I received my BA in psychology in 1977 and my PhD in experimental psychology in 1981 from Brigham Young University (Provo, UT). My first academic position was at Adams State College (Alamosa, CO). After being there for only a year, I moved to Auburn University (Auburn, AL) where I have been ever since (except for a short stint at Appalachian State University (Boone, NC)), where I was the first Kulynych/Cline Family Distinguished Professor in the Teaching of Psychology).
Although right out of graduate school I was determined to be a laboratory researcher, an early opportunity to teach a large section of introductory psychology and wrestle with the problems associated with teaching such a course changed my academic career forever. In trying to learn how to become a better teacher in this course I consulted the vast teaching and learning literature and found that I was much more interested and intellectually stimulated by it than I was with experimental psychology. I soon started conducting research into teaching long before the academy termed such inquiry the “scholarship of teaching and learning.”

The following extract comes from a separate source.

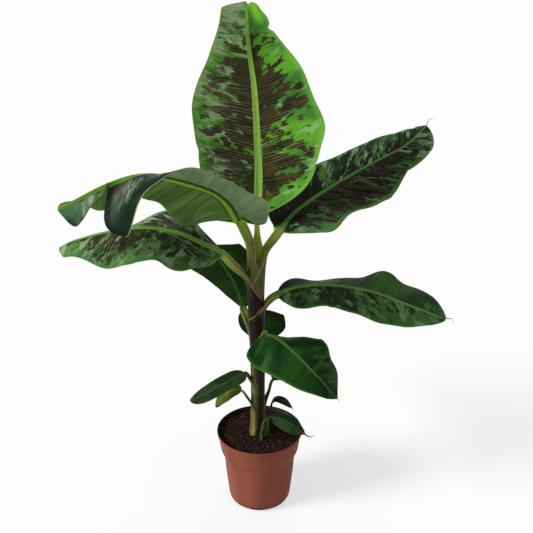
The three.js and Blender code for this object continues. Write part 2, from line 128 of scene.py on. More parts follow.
# Leaves, youngest first, by the same rule as the solids: a spine from inside the stem to the tip, the way the
# upper side faces at the foot and the tip, and for each half its widths and its lifts at even stations.
LEAVES = [
    {
        "name": "top_leaf",
        "spine": [[-1, 9, 560], [-3, 8, 627], [-3, 10, 668], [0, 16, 755], [-3, 24, 838], [-8, 30, 920],
                  [-19, 32, 1003], [-21, 22, 1072]],
        "stalk_radii": [6, 5],
        "face": [[0, -1, 0.1], [0.1, -1, 0.2]],
        "foot": [0.25, TAPERED],
        "tip": [0.02, ROUND],
        "sweep": 0.06,
        "left": {"widths": [100, 120, 118, 123, 124, 109, 80, 60, 50],
                 "lifts": [20, 20, 16, 16, 16, 16, 20, 25, 25]},
        "right": {"widths": [108, 118, 120, 133, 113, 95, 68, 45, 18],
                  "lifts": [20, 20, 15, 15, 15, 18, 20, 25, 25]},
    },
    {
        "name": "upper_right_leaf",
        "spine": [[6, 1, 560], [20, 7, 602], [42, 18, 635], [81, 42, 673], [153, 78, 714], [235, 116, 751],
                  [311, 146, 784], [356, 160, 823]],
        "stalk_radii": [8.5, 9],
        "face": [[-0.3, -0.8, 0.6], [-0.3, -0.8, 0.5]],
        "foot": [0.08, ROUND],
        "tip": [0.1, ROUND],
        "sweep": 0.05,
        "left": {"widths": [46, 62, 66, 66, 66, 57, 36, 10], "lifts": [20, 10, 0, -15, -20, -15, -10, -10]},
        "right": {"widths": [40, 92, 84, 94, 88, 60, 52, 38], "lifts": [20, 13, 12, 10, 10, 10, 10, 10]},
    },
    {
        "name": "arching_leaf",
        "spine": [[-10, -3, 560], [-21, -14, 627], [-38, -28, 675], [-75, -60, 736], [-130, -101, 770],
                  [-190, -142, 793], [-250, -176, 786], [-333, -206, 749]],
        "stalk_radii": [11, 10],
        "face": [[0.5, 0.6, 0.6], [-0.2, -0.1, 1]],
        "sweep": 0.05,
        # the front half is torn before the tip, so the blade is two stretches that share their back half
        "sections": [
            {
                "from": 0,
                "to": 0.77,
                "foot": [0.03, 0.4],
                "torn_bulge": 0.07,
                "left": {"widths": [78, 96, 84, 82, 88, 88, 90, 88, 96],
                         "lifts": [-6, 8, 4, 7, 13, 11, -2, -28, -108],
                         "curls": [0, 0, 0, 0, 0, 0, 0, 6, 46]},
                "right": {"widths": [76, 80, 86, 82, 66, 64, 64, 64, 60],
                          "lifts": [-18, -52, -58, -60, -48, -48, -50, -52, -52]},
            },
            {
                "from": 0.77,
                "to": 1,
                "tip": [0.05, ROUND],
                "left": {"widths": [14, 20, 34, 50], "lifts": [-60, -60, -60, -60]},
                "right": {"widths": [60, 46, 18, 12], "lifts": [-52, -54, -24, 20]},
            },
        ],
    },
    {
        "name": "left_leaf",
        "spine": [[-8, -4, 492], [-32, -15, 545], [-71, -35, 606], [-109, -60, 637], [-147, -80, 663],
                  [-201, -100, 682], [-269, -125, 683], [-330, -138, 670], [-360, -140, 656]],
        "stalk_radii": [12, 9],
        "face": [[0.3, -0.3, 1], [-0.1, -0.3, 1]],
        "foot": [0.2, TAPERED],
        "tip": [0.1, ROUND],
        "sweep": 0.05,
        "left": {"widths": [58, 66, 92, 86, 88, 86, 50, 26], "lifts": [-16, -10, -12, -9, -9, -14, -8, 0]},
        "right": {"widths": [42, 60, 77, 68, 54, 46, 40, 24], "lifts": [8, 7, -1, -22, -42, -95, -100, -95]},
    },
    {
        "name": "right_leaf",
        "spine": [[2, -2, 440], [18, -6, 487], [38, -12, 508], [78, -20, 529], [154, -35, 538],
                  [229, -50, 530], [306, -60, 503], [373, -70, 479]],
        "stalk_radii": [10, 8],
        "face": [[-0.2, -0.3, 1], [0.1, -0.3, 1]],
        "foot": [0.1, ROUND],
        "tip": [0.12, ROUND],
        "sweep": 0.05,
        "left": {"widths": [36, 66, 60, 68, 76, 65, 54, 30], "lifts": [0, -32, -25, -20, -2, -3, 7, 0]},
        "right": {"widths": [36, 56, 60, 66, 66, 57, 43, 16], "lifts": [-26, -10, -4, -10, -13, -13, -4, 0]},
    },
    {
        "name": "back_left_leaf",
        "spine": [[-8, 4, 375], [-22, 15, 425], [-33, 28, 455], [-56, 90, 491], [-98, 170, 522],
                  [-130, 240, 527], [-150, 310, 500]],
        "stalk_radii": [9, 8],
        "face": [[0, -0.4, 1], [0, 0.2, 1]],
        "foot": [0.14, TAPERED],
        "tip": [0.25, ROUND],
        "sweep": 0.05,
        "left": {"widths": [14, 40, 72, 78, 72, 40], "lifts": [5, 5, 0, -10, -10, -20]},
        "right": {"widths": [36, 52, 79, 84, 74, 40], "lifts": [0, 0, -1, -4, -8, -20]},
    },
    {
        "name": "back_leaf",
        "spine": [[2, 4, 335], [6, 26, 368], [6, 38, 378], [6, 90, 392], [6, 150, 392], [5, 205, 374]],
        "stalk_radii": [8, 6],
        "face": [[0, -0.4, 1], [0, 0.2, 1]],
        "foot": [0.25, ROUND],
        "tip": [0.4, ROUND],
        "sweep": 0.05,
        "left": {"widths": [40, 54, 53, 46], "lifts": [2, 0, -6, -8]},
        "right": {"widths": [52, 53, 50, 46], "lifts": [0, -5, -9, -8]},
    },
    {
        "name": "front_leaf",
        "spine": [[1, -8, 375], [8, -19, 412], [13, -27, 427], [44, -62, 428], [78, -90, 408],
                  [111, -109, 379], [157, -126, 331]],
        "stalk_radii": [8, 6],
        "face": [[-0.2, -0.35, 0.9], [0.3, -0.4, 0.8]],
        "foot": [0.08, ROUND],
        "tip": [0.1, ROUND],
        "sweep": 0.04,
        "left": {"widths": [28, 36, 54, 67, 61, 50, 14], "lifts": [-50, -38, -10, 3, -3, -6, -20]},
        "right": {"widths": [66, 76, 68, 57, 47, 30, 8], "lifts": [5, -12, -20, -15, -10, 0, 0]},
    },
    {
        "name": "low_left_leaf",
        "spine": [[-6, -2, 268], [-19, -10, 306], [-30, -20, 328], [-61, -45, 325], [-100, -70, 314],
                  [-142, -85, 299]],
        "stalk_radii": [6, 4],
        "face": [[0, -0.3, 1], [0, -0.3, 1]],
        "foot": [0.2, ROUND],
        "tip": [0.3, ROUND],
        "sweep": 0.05,
        "left": {"widths": [24, 19, 19, 18], "lifts": [-14, -6, -10, -8]},
        "right": {"widths": [22, 22, 19, 10], "lifts": [0, 0, 0, 0]},
    },
    {
        "name": "yellow_leaf",
        "spine": [[-10, -4, 205], [-22, -13, 253], [-38, -20, 285], [-58, -30, 290], [-79, -40, 278],
                  [-92, -50, 262]],
        "stalk_radii": [4, 2.5],
        "face": [[0, -0.3, 1], [0, -0.3, 1]],
        "foot": [0.2, ROUND],
        "tip": [0.6, ROUND],
        "sweep": 0.05,
        "left": {"widths": [10, 14, 10], "lifts": [-20, -20, -20]},
        "right": {"widths": [16, 14, 10], "lifts": [20, 10, 0]},
    },
    {
        "name": "low_back_leaf",
        "spine": [[4, 4, 195], [19, 15, 250], [30, 22, 288], [60, 45, 300], [100, 65, 295], [145, 85, 275]],
        "stalk_radii": [4, 3],
        "face": [[0, -0.3, 1], [0, -0.3, 1]],
        "foot": [0.2, ROUND],
        "tip": [0.4, ROUND],
        "sweep": 0.05,
        "left": {"widths": [20, 26, 26, 20], "lifts": [0, 0, 0, 0]},
        "right": {"widths": [20, 26, 26, 20], "lifts": [-10, -10, -10, -10]},
    },
    {
        "name": "sucker_upper_leaf",
        "spine": [[25, 14, 150], [26, 14, 209], [28, 11, 235], [37, 5, 249], [54, -4, 249], [72, -12, 236]],
        "stalk_radii": [3.5, 2.5],
        "face": [[0, -0.3, 1], [0, -0.3, 1]],
        "foot": [0.2, ROUND],
        "tip": [0.6, ROUND],
        "sweep": 0.05,
        "left": {"widths": [6, 9, 6], "lifts": [0, 0, 0]},
        "right": {"widths": [6, 9, 6], "lifts": [-20, -20, -20]},
    },
    {
        "name": "sucker_front_leaf",
        "spine": [[1, -30, 150], [8, -29, 204], [17, -28, 217], [29, -28, 223], [52, -40, 224],
                  [74, -48, 215], [98, -56, 199]],
        "blade_from": 3,
        "stalk_radii": [4, 2.5],
        "face": [[0, -0.3, 1], [0, -0.3, 1]],
        "foot": [0.2, ROUND],
        "tip": [0.5, ROUND],
        "sweep": 0.05,
        "left": {"widths": [12, 17, 12], "lifts": [10, 0, 0]},
        "right": {"widths": [16, 21, 13], "lifts": [-30, -30, -20]},
    },
    {
        "name": "sucker_low_leaf",
        "spine": [[17, -28, 217], [19, -33, 211], [18, -34, 205], [14, -36, 193], [9, -38, 179]],
        "stalk_radii": [2, 1.5],
        "face": [[0.3, -1, 0.2], [0.3, -1, 0.2]],
        "foot": [0.3, ROUND],
        "tip": [0.6, ROUND],
        "sweep": 0.05,
        "left": {"widths": [6, 9, 6], "lifts": [10, 10, 10]},
        "right": {"widths": [6, 9, 6], "lifts": [10, 10, 10]},
    },
]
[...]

For the last 20 years, all of my career efforts have been devoted to teaching, research on teaching, and promoting the importance of teaching in improving the lives of college and university students. For most of my career at Auburn, I taught large sections of introductory psychology. In total, at Auburn University, I have taught over 35,000 undergraduates. Desiring a change of scenery and a new challenge, about 2 years ago I revamped our department’s research methods course and I have enjoyed teaching this course very much. I founded my department’s Teaching Fellow’s program, which provides graduate students key developmental experiences and supervision for becoming college and university professors. Until recently, I taught two graduate courses on teaching at the college and university level as a part of this program. Each course focuses on assisting graduate students to acquire specific teaching skills and helping them understand the larger professional contexts in which teaching occurs. Finally, for a short stint, I directed Auburn’s Teaching and Learning Center’s New Faculty Scholars program, which helps new faculty adjust to the demands of teaching at Auburn.
I am currently the Distinguished Professor in the Teaching of Psychology. I have published 18 books and over 70 articles and book chapters on effective teaching and learning. In 2005, I was a co-recipient (with Leanne Lamke) of Auburn University’s highest teaching honor, The Gerald and Emily Leischuck Presidential Award for Excellence in Teaching. In addition, I was recipient of the 2000 Robert S. Daniel Teaching Excellence Award from the Society of the Teaching of Psychology (STP) and the 2009 American Psychological Foundation’s Charles L. Brewer Distinguished Teaching of Psychology Award. In 2005, I was the American Psychological Association’s (APA) Harry Kirke Wolfe lecturer. In the spring of 2011 and again in 2014, I was voted Professor of the Year by the Auburn University Honors College. I am a Fellow of the Association for Psychological Science and APA Divisions 1 (General Psychology), 2 (Society for the Teaching of Psychology), 52 (International Psychology), and am a past president of STP. However, my proudest accomplishment is that seven of my graduate students have been honored with national teaching awards.
As I reflect over a career than is now entering its 4th decade, I am often stunned at just how fortunate I have been to become a college professor. I can’t imagine how any other career path that I might have followed would have been as challenging and as intellectually and emotionally satisfying as the path I had the good fortunate to travel. I continue to be grateful to my family, my teachers, and colleagues who have provided me direction and guidance along this path.